Couples Therapy hinges on its claim of access to something genuinely private. To make that claim, the show must first revive the savvy viewer’s faith in privacy’s existence. Guralnik’s complaints about the impossible burden borne by paired relationships find an echo in our expectations of a show like this one—for a taste of intimacy, reality, the narrative purity equated with personal revelation. In fact, the show is notable for how little of its subjects it reveals. B-roll of the pairs waking up together, ignoring each other at home, and walking arm-in-arm in the street threads throughout the episodes. The viewer is invited to deduce from these brief, purely visual windows on the couples’ lives beyond therapy a set of clues to their fate. Mostly, though, the images further a sense of the couples as generic, figurative, less than particular.
Though she makes no strictly personal disclosures, Guralnik is the show’s most sustained, specific presence. In this she departs from the popular role of adviser as radical empath: She relates to her patients’ problems—sometimes her dreams take place in conversation with theirs—but the show presents her struggle as very much her own, and that of her profession. To be of use to couples seeking a common reality requires an approach to truth that favors dispassion, intellect, reasoned analysis. Her sessions with Goldman are the most satisfying part of Couples Therapy because they reveal the vigilance and exhaustion of that work, and hint at its futility.
“Let’s not equate the feeling with truth,” Guralnik cautions in one session. The reminder is more curious within a show whose sensational premise no amount of good taste can disguise. To those who might dismiss Couples Therapy as documentary clickbait,the producers have invoked a higher mission: revealing the truth of how therapy works. For sheer impossibility, the plight of the earnest documentarian may rival that of the psychoanalyst; the relationship of image to truth is a marriage no amount of therapy can save. More than the truth of therapy, the show demonstrates persistence in the face of all sorts of troubled relationships.
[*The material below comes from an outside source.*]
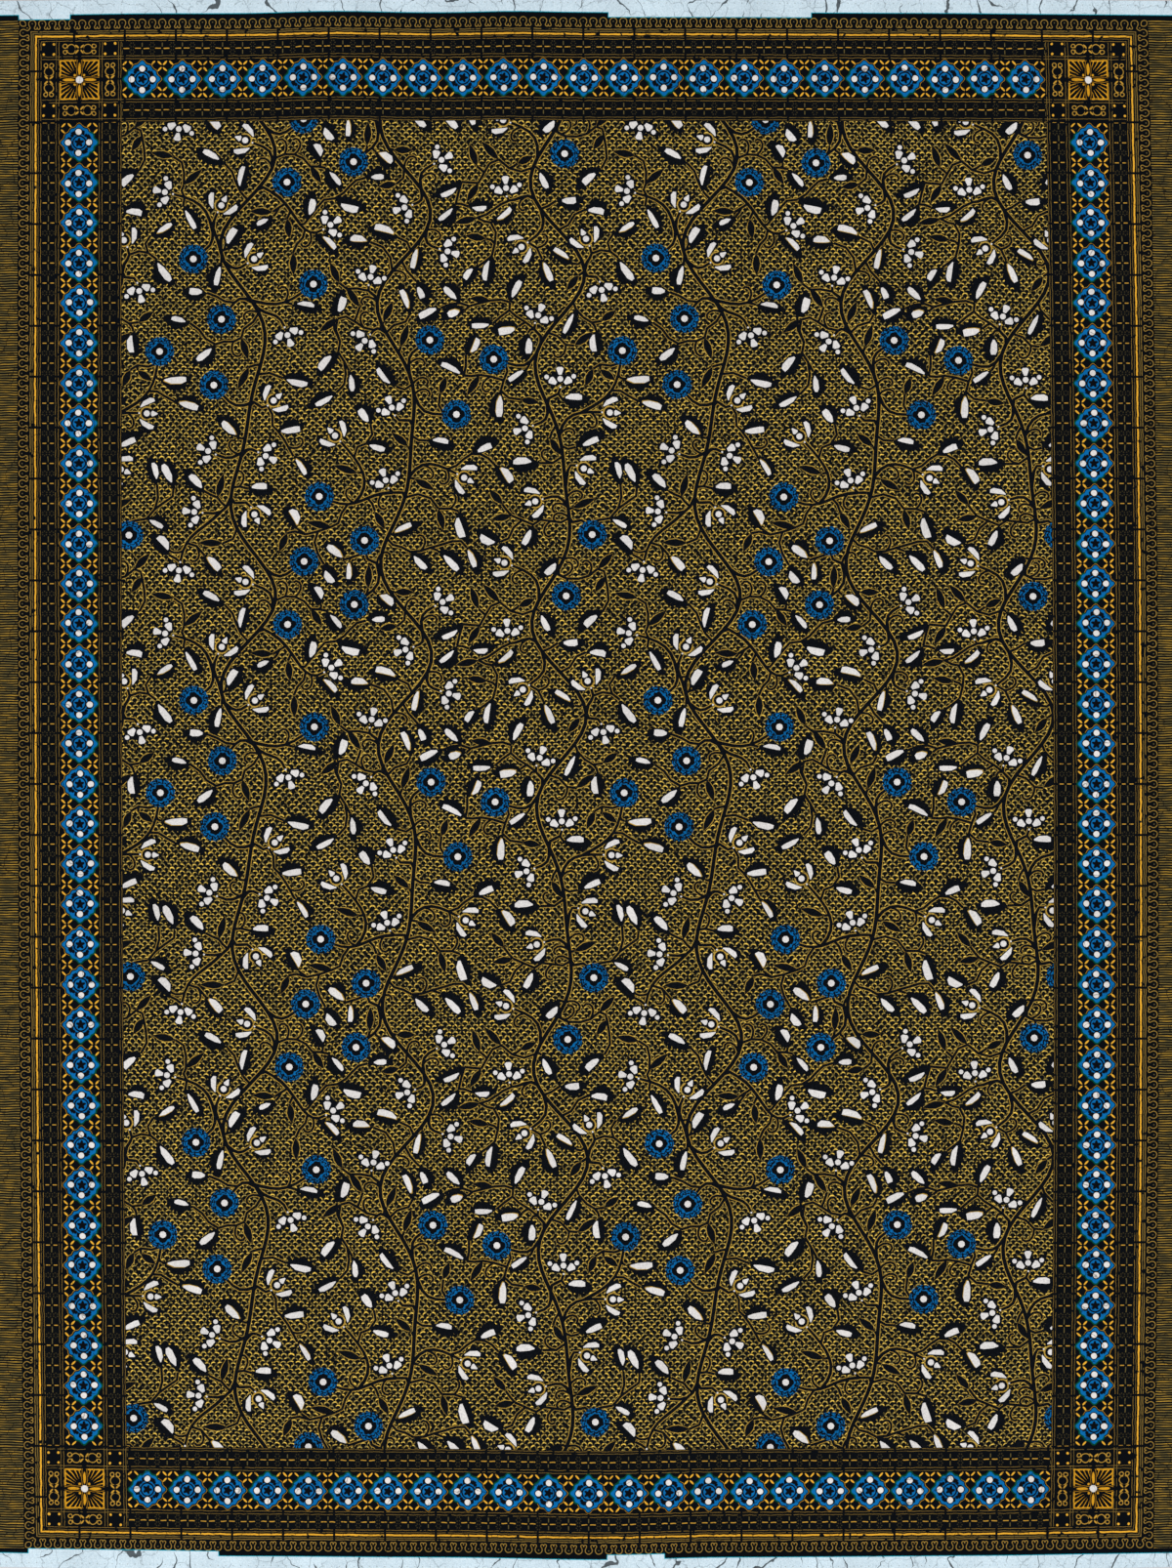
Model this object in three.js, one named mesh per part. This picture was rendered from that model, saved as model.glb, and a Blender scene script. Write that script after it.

One of those involves the viewer, who may find her learned appetites—for realness, exposure, and big feels—frustrated, her ready judgments challenged. Guralnik’s warning about truth and emotion extends to that same viewer, the one groping her way forward, post-thought and mid-overstimulation, consuming the blights of others like it’s her job. Our heroine knows it’s hopeless, she’s in the same fight. She feels for us all. “Bizarre profession,” says Guralnik in the final episode, her face tired and amazed. “So bizarre!”